Effect of Ligand Shell Composition on Biodistribution of Ultrasmall Gold Nanoparticles

Cytotoxic chemotherapy is the standard of care for many types of cancer despite the frequently observed severe side effects. The targeted delivery of chemotherapeutics has great potential to reduce these effects by increasing... [ view full abstract ]

Cytotoxic chemotherapy is the standard of care for many types of cancer despite the frequently observed severe side effects. The targeted delivery of chemotherapeutics has great potential to reduce these effects by increasing drug concentrations within the target tissue, thereby reducing the required dose [1]. Targeted delivery can be an extremely useful approach to achieving a therapeutically active concentration whilst ensuring acceptable systemic toxicity [2].

Midatech Pharma Plc uses novel ultrasmall gold nanoparticles (GNPs) with a gold core diameter of 1.6 – 1.8 nm as a functionalizable vehicle for tissue-selective delivery (Figure 1). This platform is highly flexible, allowing incorporation of various components dependent upon the therapeutic application [3]. In the current study we describe GNPs that are coated with thiol-modified carbohydrates and bifunctional polyethylene glycols (PEGs).

We investigated the effect of different chemical ligand shell compositions on the biodistribution and pharmacokinetic profile of these particles using an in vivo rat model. By varying the charge and ligand size, we showed that Midatech’s novel ultrasmall gold nanoparticles can be customized to vary circulation times and tissue selective accumulation. Also, due to their very small size and carbohydrate based ligand shell these particles are less likely to form a protein corona compared to larger nanoparticle analogues [4], and are therefore especially interesting candidates for active targeting strategies.
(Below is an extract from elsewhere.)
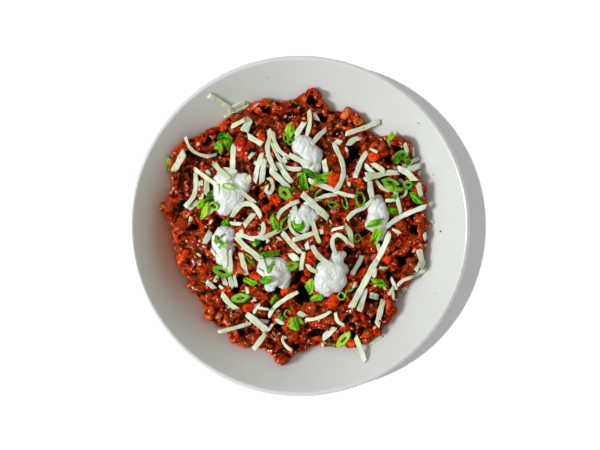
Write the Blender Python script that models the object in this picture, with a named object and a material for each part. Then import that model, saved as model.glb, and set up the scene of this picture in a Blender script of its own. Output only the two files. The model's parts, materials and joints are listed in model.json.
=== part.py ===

In conclusion, Midatech GNPs offer a highly flexible and customizable drug delivery system which may be tailored for a range of cancer types and other diseases.


References

[1] S. M. Sagnella, J. A. McCarroll, M. Kavallaris, Nanomedicine, 10, 1131 (2014).
[2] M. Shilo, M. Motiei, P. Hana, R. Popovtzer, Nanoscale, 6, 2146 (2014).
[3] midatechpharma.com.
[4] K. Zarschler, L. Rocks, N. Licciardello, L. Boselli, E. Polo, K. P. Garcia, L. De Cola, H. Stephan, K. A. Dawson, Nanomedicine, 12 (6), 1663-1701.